Amazing Amazon Odyssey

I love a good adventure story — especially the kind that illustrate the depths of human endurance against seemingly impossible odds. The story of Isabel Godin is just that kind of story. She unwittingly became the first woman to travel the 3,000 mile length of the Amazon River, not because she was an intrepid explorer but rather because she was a woman seeking to be reunited with her husband.

Isabel’s husband, Jean Godin de Odonais, a French cartographer and naturalist, was a member of the world’s first geodesy expedition in the 18th century. His team arrived from France in what is now Ecuador to measure the roundness of the earth and the length of a degree of latitude at the Equator. In December 1741, the 29 year-old cartographer married 13 year-old Isabela de Casa Mayor, a well-educated young girl from a prominent family in Peru.

Jean and Isabel were happily married and had two children. When Isabel was pregnant with their third child, Jean traveled to French Guiana to look into options for returning to France with his family. However, because of political circumstances, the Portuguese and Spanish authorities in the region would not allow Jean to return to Isabel. One year of absence turned into ten and then into fifteen and more.

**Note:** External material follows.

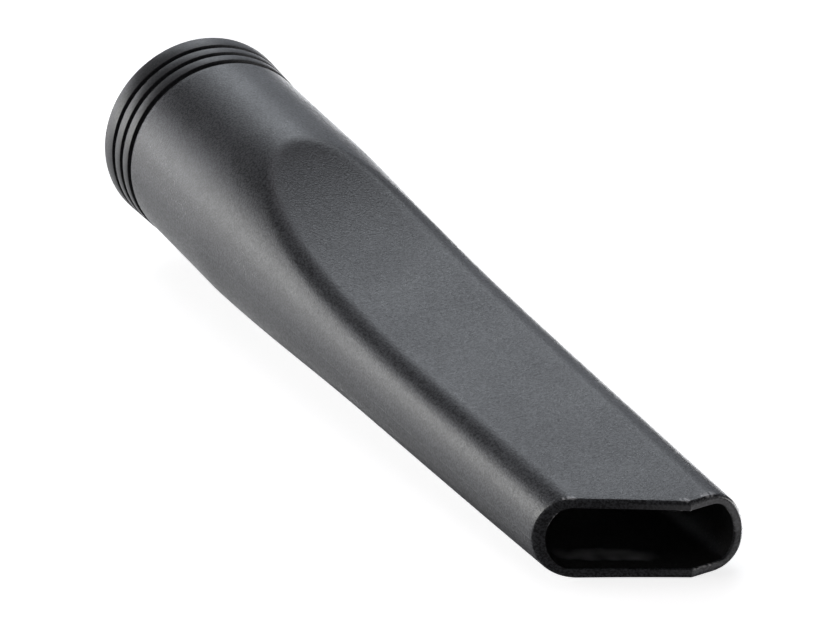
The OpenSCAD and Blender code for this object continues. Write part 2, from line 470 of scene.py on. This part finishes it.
COLLAR_R = 19.2
COLLAR_TAPER = 0.6
GROOVE_WIDTH = 1.2
GROOVE_PITCH = 3.4
GROOVE_DEPTH = 0.8
GROOVE_COUNT = 3
COLLAR_STEPS = 216
COLLAR_RIM_ROUND = 0.3
COLLAR_EDGE_ROUND = 0.12
GROOVE_FLOOR_ROUND = 0.2
SPIGOT_END_ROUND = 0.15
STOP_ROUND = 0.1
COLLAR_CREASE = 40.0


def collar_radius(s):
    """The collar narrows a little towards the tube."""
    return COLLAR_R - COLLAR_TAPER * s / SHELL_START


def collar_outline():
    """Corners of the collar's wall: radius, distance from the open end, and edge rounding."""
    corners = [(BORE_R, 0.0, COLLAR_EDGE_ROUND), (collar_radius(0.0), 0.0, COLLAR_RIM_ROUND)]
    for i in range(GROOVE_COUNT):
        middle = SHELL_START - GROOVE_WIDTH / 2.0 - (GROOVE_COUNT - 1 - i) * GROOVE_PITCH
        near = middle - GROOVE_WIDTH / 2.0
        far = middle + GROOVE_WIDTH / 2.0
        deep = collar_radius(near) - GROOVE_DEPTH
        corners.append((collar_radius(near), near, COLLAR_EDGE_ROUND))
        corners.append((deep, near, GROOVE_FLOOR_ROUND))
        corners.append((deep, far, GROOVE_FLOOR_ROUND if i < GROOVE_COUNT - 1 else 0.0))
        if i < GROOVE_COUNT - 1:
            corners.append((collar_radius(far), far, COLLAR_EDGE_ROUND))
    corners.append((SPIGOT_R, SHELL_START, 0.0))
    corners.append((SPIGOT_R, SOCKET_DEPTH, SPIGOT_END_ROUND))
    corners.append((BORE_R, SOCKET_DEPTH, STOP_ROUND))
    return corners


def round_circle(bm, corner):
    """Rounds the edge that runs round the collar at this corner."""
    radius, s, width = corner
    edges = [
        e for e in bm.edges
        if all(
            abs(math.hypot(v.co.x, v.co.z) - radius * MM) < 1e-6 and abs(v.co.y + s * MM) < 1e-6
            for v in e.verts
        )
    ]
    bmesh.ops.bevel(
        bm, geom=edges, offset=width * MM, offset_type="OFFSET",
        segments=3, profile=0.5, affect="EDGES", material=-1,
    )


def socket_collar(materials):
    """The collar's wall outline is spun round the socket's axis, then its edges are rounded."""
    bm = bmesh.new()
    corners = collar_outline()
    points = [bm.verts.new((r * MM, -s * MM, 0.0)) for r, s, _ in corners]
    loop = [bm.edges.new((points[i - 1], points[i])) for i in range(len(points))]
    bmesh.ops.spin(
        bm, geom=points + loop, cent=(0, 0, 0), axis=(0, 1, 0), dvec=(0, 0, 0),
        angle=2.0 * math.pi, steps=COLLAR_STEPS, use_merge=True, use_duplicate=False,
    )
    bmesh.ops.remove_doubles(bm, verts=bm.verts, dist=1e-7)
    bmesh.ops.recalc_face_normals(bm, faces=bm.faces)
    for corner in corners:
        if corner[2] > 0.0:
            round_circle(bm, corner)
    mark_creases(bm, COLLAR_CREASE)
    return finish_piece("grooved_collar", bm, materials, "socket_collar")


# ---------------------------------------------------------------------------
# Finishes
# ---------------------------------------------------------------------------
def add_node(tree, kind, **settings):
    """A node with its inputs set by name."""
    node = tree.nodes.new(kind)
    for key, value in settings.items():
        if key in node.inputs:
            node.inputs[key].default_value = value
        else:
            setattr(node, key, value)
    return node


def grain(tree, coordinates, size, detail=2.0, roughness=0.55):
    """Noise with grains of this size, in metres."""
    node = add_node(tree, "ShaderNodeTexNoise", Scale=1.0 / size, Detail=detail, Roughness=roughness)
    tree.links.new(coordinates, node.inputs["Vector"])
    return node.outputs["Fac"]


def spread(tree, value, low, high, to_low, to_high):
    """A value's range mapped to another, held at its ends."""
    node = tree.nodes.new("ShaderNodeMapRange")
    ends = {"From Min": low, "From Max": high, "To Min": to_low, "To Max": to_high}
    for socket, number in ends.items():
        node.inputs[socket].default_value = number
    tree.links.new(value, node.inputs["Value"])
    return node.outputs["Result"]


def times(tree, a, b):
    """Product of two values."""
    node = add_node(tree, "ShaderNodeMath", operation="MULTIPLY")
    tree.links.new(a, node.inputs[0])
    tree.links.new(b, node.inputs[1])
    return node.outputs["Value"]


def painted(tree, name):
    """A value painted on the piece's points."""
    node = add_node(tree, "ShaderNodeAttribute", attribute_type="GEOMETRY", attribute_name=name)
    return node.outputs["Fac"]


def blend_colours(tree, factor, first, second):
    """One colour turning into another; each is a colour or a socket."""
    node = add_node(tree, "ShaderNodeMix", data_type="RGBA")
    for socket, colour in ((node.inputs[6], first), (node.inputs[7], second)):
        if isinstance(colour, tuple):
            socket.default_value = (*colour, 1.0)
        else:
            tree.links.new(colour, socket)
    tree.links.new(factor, node.inputs[0])
    return node.outputs[2]


def add_values(tree, a, b):
    """Sum of two values."""
    node = add_node(tree, "ShaderNodeMath", operation="ADD")
    tree.links.new(a, node.inputs[0])
    tree.links.new(b, node.inputs[1])
    return node.outputs["Value"]


GRAIN_SIZE = 0.00036
PORE_SIZE = 0.00060
SPECK_SIZE = 0.00042
FLOW_SIZE = 0.0022
CLOUD_SIZE = 0.014
WAVE_DEPTH = 0.000004
NOISE_TURN = (0.5, 0.8, 0.3)
SPECK_COLOUR = (0.22, 0.22, 0.23)
PALE_BURR_AND_LIGHT_COLOUR = (0.42, 0.42, 0.43)


def moulded_plastic(
    name, dark, light, rough_low, rough_high, grain_depth, panel_depth=None, burrs_and_painted_light=False, shine=0.5
):
    """Dark moulded plastic: spark-eroded grain, cloudy pigment and pale trimming specks."""
    material = bpy.data.materials.new(name)
    material.use_nodes = True
    tree = material.node_tree
    shader = tree.nodes["Principled BSDF"]
    turned = add_node(tree, "ShaderNodeMapping", Rotation=NOISE_TURN)
    tree.links.new(tree.nodes.new("ShaderNodeTexCoord").outputs["Object"], turned.inputs["Vector"])
    coordinates = turned.outputs["Vector"]

    fine = grain(tree, coordinates, GRAIN_SIZE)
    pores = grain(tree, coordinates, PORE_SIZE, detail=1.0)
    cloud = grain(tree, coordinates, CLOUD_SIZE, detail=3.0)
    flow = grain(tree, coordinates, FLOW_SIZE)

    pigment = add_values(
        tree,
        spread(tree, fine, 0.42, 0.58, 0.0, 0.85),
        spread(tree, cloud, 0.3, 0.7, 0.0, 0.15),
    )
    colour = blend_colours(tree, pigment, dark, light)
    specks = spread(tree, grain(tree, coordinates, SPECK_SIZE, detail=0.0), 0.80, 0.84, 0.0, 0.2)
    colour = blend_colours(tree, specks, colour, SPECK_COLOUR)
    # Pale burrs, and painted light on the mouth's cut face and the duct's floor, all read from one
    # attribute.
    if burrs_and_painted_light:
        pale = spread(tree, painted(tree, "burr_and_light"), 0.15, 0.7, 0.0, 1.0)
        colour = blend_colours(tree, pale, colour, PALE_BURR_AND_LIGHT_COLOUR)
    tree.links.new(colour, shader.inputs["Base Color"])
    shader.inputs["Specular IOR Level"].default_value = shine

    rough = add_values(
        tree,
        spread(tree, pores, 0.3, 0.7, rough_low, rough_high),
        spread(tree, cloud, 0.35, 0.65, -0.02, 0.03),
    )
    tree.links.new(rough, shader.inputs["Roughness"])

    waves = add_node(tree, "ShaderNodeBump", Strength=1.0, Distance=WAVE_DEPTH)
    tree.links.new(flow, waves.inputs["Height"])
    bump = add_node(tree, "ShaderNodeBump", Strength=1.0, Distance=grain_depth)
    if panel_depth is None:
        tree.links.new(fine, bump.inputs["Height"])
    else:
        deeper = spread(tree, painted(tree, "panel"), 0.0, 1.0, 1.0, panel_depth / grain_depth)
        tree.links.new(times(tree, fine, deeper), bump.inputs["Height"])
    tree.links.new(waves.outputs["Normal"], bump.inputs["Normal"])
    tree.links.new(bump.outputs["Normal"], shader.inputs["Normal"])
    return material


# ---------------------------------------------------------------------------
# Floor, light and camera
# ---------------------------------------------------------------------------
def resting_slope():
    """Slope of the plane that touches the belly and the mouth's lower edge, and its height."""
    bottom = [(s, rise(s) - half_h(s, UNDER)) for s in run_distances()]
    mouth_s, mouth_z = TUBE_LEN, rise(TUBE_LEN) - half_h(TUBE_LEN, UNDER)
    slope = max((mouth_z - z) / (mouth_s - s) for s, z in bottom if s < TUBE_LEN - CUT_ZONE)
    return slope, mouth_z - slope * mouth_s


FLOOR_HALF_SIZE = 3.0
FLOOR_GLOW = 0.78


def pale_floor():
    """A wide pale sheet under the part, at the slope at which the part rests."""
    slope, height = resting_slope()
    bm = bmesh.new()
    bmesh.ops.create_grid(bm, x_segments=1, y_segments=1, size=FLOOR_HALF_SIZE)
    tilt = Matrix.Rotation(-math.atan(slope), 3, "X")
    bmesh.ops.rotate(bm, verts=bm.verts, cent=(0, 0, 0), matrix=tilt)
    bmesh.ops.translate(bm, verts=bm.verts, vec=(0, 0, height * MM))
    mesh = bpy.data.meshes.new("pale_floor")
    bm.to_mesh(mesh)
    bm.free()
    material = bpy.data.materials.new("pale_floor_paint")
    material.use_nodes = True
    shader = material.node_tree.nodes["Principled BSDF"]
    shader.inputs["Base Color"].default_value = (0.9, 0.9, 0.9, 1.0)
    shader.inputs["Roughness"].default_value = 0.9
    shader.inputs["Emission Color"].default_value = (1.0, 1.0, 1.0, 1.0)
    shader.inputs["Emission Strength"].default_value = FLOOR_GLOW
    mesh.materials.append(material)
    floor = bpy.data.objects.new("pale_floor", mesh)
    bpy.context.scene.collection.objects.link(floor)
    floor.visible_diffuse = False
    floor.visible_glossy = False
    floor.visible_shadow = False
    return floor


def direction(azimuth, elevation):
    """Unit vector towards an azimuth and an elevation: 0 is towards the mouth, 90 towards +X."""
    a = math.radians(azimuth)
    e = math.radians(elevation)
    return Vector((math.sin(a) * math.cos(e), -math.cos(a) * math.cos(e), math.sin(e)))


# Each lamp: name, azimuth and elevation in degrees, strength, colour.
LAMPS = [
    ("key_behind_left", 240.0, 8.0, 0.90, (1.0, 0.99, 0.97)),
    ("key_beside", 225.0, 8.0, 0.34, (1.0, 1.0, 0.92)),
    ("card_behind", 210.0, 8.0, 0.38, (0.92, 0.94, 1.0)),
    ("card_behind_low", 210.0, -8.0, 0.15, (1.0, 0.98, 0.99)),
    ("card_left_low", 225.0, -10.0, 0.14, (0.93, 0.96, 1.0)),
    ("bounce_left", 210.0, -25.0, 0.13, (0.95, 0.97, 1.0)),
    ("bounce_behind", 180.0, -25.0, 0.165, (0.97, 0.98, 1.0)),
    ("sweep_behind", 180.0, -8.0, 1.20, (0.96, 0.95, 1.0)),
    ("sweep_right", 150.0, -25.0, 0.53, (0.96, 0.97, 1.0)),
    ("sweep_right_low", 120.0, -25.0, 0.69, (1.0, 0.98, 0.92)),
    ("edge_right", 90.0, -25.0, 2.30, (0.96, 0.97, 1.0)),
    ("edge_front_right", 60.0, -8.0, 1.28, (1.0, 0.98, 0.95)),
    ("card_right_low", 150.0, 8.0, 0.12, (0.85, 0.91, 1.0)),
    ("card_right_middle", 165.0, 22.0, 0.22, (0.89, 0.94, 1.0)),
    ("card_right_high", 150.0, 38.0, 0.36, (0.89, 0.94, 1.0)),
    ("card_above", 180.0, 70.0, 0.24, (0.98, 0.93, 1.0)),
]
LAMP_WIDTH = math.radians(28.0)
AIR_COLOUR = (0.99, 0.975, 1.0, 1.0)
AIR_STRENGTH = 0.108


def broad_light(name, azimuth, elevation, strength, colour):
    """A wide soft light, far enough away to be even over the whole part."""
    lamp = bpy.data.lights.new(name, "SUN")
    lamp.angle = LAMP_WIDTH
    lamp.energy = strength
    lamp.color = colour
    light = bpy.data.objects.new(name, lamp)
    away = direction(azimuth, elevation)
    light.location = away
    light.rotation_mode = "QUATERNION"
    light.rotation_quaternion = away.to_track_quat("Z", "Y")
    bpy.context.scene.collection.objects.link(light)
    return light


def studio():
    """A soft key low behind the left flank, cards and bounces around the part, and a dim even fill."""
    for name, azimuth, elevation, strength, colour in LAMPS:
        broad_light(name, azimuth, elevation, strength, colour)
    world = bpy.data.worlds.new("studio_air")
    world.use_nodes = True
    world.node_tree.nodes["Background"].inputs["Color"].default_value = AIR_COLOUR
    world.node_tree.nodes["Background"].inputs["Strength"].default_value = AIR_STRENGTH
    bpy.context.scene.world = world


CAMERA_AZIMUTH = -23.924
CAMERA_ELEVATION = 28.484
CAMERA_ROLL = -3.286
CAMERA_LENS = 175.39586
SOCKET_FROM_CAMERA = Vector((-40.503, 35.390, -763.02))


def camera():
    """A long lens from above the mouth, a little to its left."""
    azimuth = math.radians(CAMERA_AZIMUTH)
    roll = math.radians(CAMERA_ROLL)
    back = direction(CAMERA_AZIMUTH, CAMERA_ELEVATION)
    level = Vector((math.cos(azimuth), math.sin(azimuth), 0.0))
    above = back.cross(level)
    right = math.cos(roll) * level + math.sin(roll) * above
    up = -math.sin(roll) * level + math.cos(roll) * above
    data = bpy.data.cameras.new("camera")
    data.sensor_fit = "HORIZONTAL"
    data.sensor_width = 36.0
    data.lens = CAMERA_LENS
    data.clip_start = 0.05
    data.clip_end = 20.0
    eye = bpy.data.objects.new("camera", data)
    turn = Matrix((right, up, back)).transposed()
    place = -(turn @ SOCKET_FROM_CAMERA) * MM
    eye.matrix_world = Matrix.Translation(place) @ turn.to_4x4()
    bpy.context.scene.collection.objects.link(eye)
    bpy.context.scene.camera = eye


# ---------------------------------------------------------------------------
# The whole part
# ---------------------------------------------------------------------------
shell_finish = moulded_plastic(
    "shell_moulded_plastic", (0.002, 0.002, 0.003), (0.076, 0.079, 0.087), 0.28, 0.40,
    0.000036, panel_depth=0.000080, burrs_and_painted_light=True
)
# The duct's finish: its darker colour is painted shade inside the tube.
duct_finish_painted_shade = moulded_plastic(
    "duct_plastic_painted_shade", (0.012, 0.012, 0.012), (0.022, 0.022, 0.022), 0.42, 0.55, 0.000006,
    burrs_and_painted_light=True, shine=0.15
)
collar_finish = moulded_plastic(
    "collar_moulded_plastic", (0.020, 0.020, 0.022), (0.045, 0.046, 0.050), 0.32, 0.42, 0.000006
)
shell_half("upper_tube_half", "upper_shell", TOP, 1.0, [shell_finish, duct_finish_painted_shade])
shell_half("lower_tube_half", "lower_shell", UNDER, -1.0, [shell_finish, duct_finish_painted_shade])
socket_collar([collar_finish])

pale_floor()
studio()
camera()
bpy.context.scene.view_settings.view_transform = "Standard"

Without any means of communicating with his wife, Jean had no way of telling her that he was still alive. And, he had no way of knowing that all three of his children had died of smallpox during his long absence. Finally, in 1766, Isabel heard that a boat was waiting on a tributary of the Amazon to reunite her with her husband and take them to France. Isabel sent her servant Joachim on a reconnaissance mission to verify that the rumor was indeed true. Two years later Joachim returned with the confirmation Isabel needed.

Isabela Godin
On October 1, 1769, Isabel and a party of 41 set out across the Andes and down the Amazon River toward the boat she hoped would reunite her with her husband. The journey was beyond arduous. One by one, the members of Isabel’s party died. Somewhere along the way, Isabel sent Joachim ahead to secure extra transportation. When Joachim finally returned, he found that the members of the party had died. Unable to identify all of the bodies, he presumed that Isabel was among the dead and sent word to her father that she, too, had died.

Isabel, however, had not died. Nine days after Joachim had returned, four Indians found the half-crazed Isabel wandering alone and near starvation in the Amazon jungle. These Indians nursed her back to health and helped her to reach the waiting ship. The story of her incredible odyssey soon spread up and down the river. Finally, on July 22, 1770, after more than 20 years of separation, Isabel and Jean were reunited. They eventually returned to France where they both died within months of each other in 1792.

Isabel Godin did not set out to make a name for herself or to do something that no other woman had ever done before. She simply wanted to be reunited with the man she had married and still loved. Somehow her love for her husband kept her moving in his direction one painful mile after the other until she found herself once again in his embrace. In the process, Isabel accomplished something truly amazing by surviving one of the most difficult treks in the world. Love is indeed a powerful motivator.


Responses

  1. Very good an old story about the adventures of a woman! Thanks for sharing! Mortuza. Bangladesh.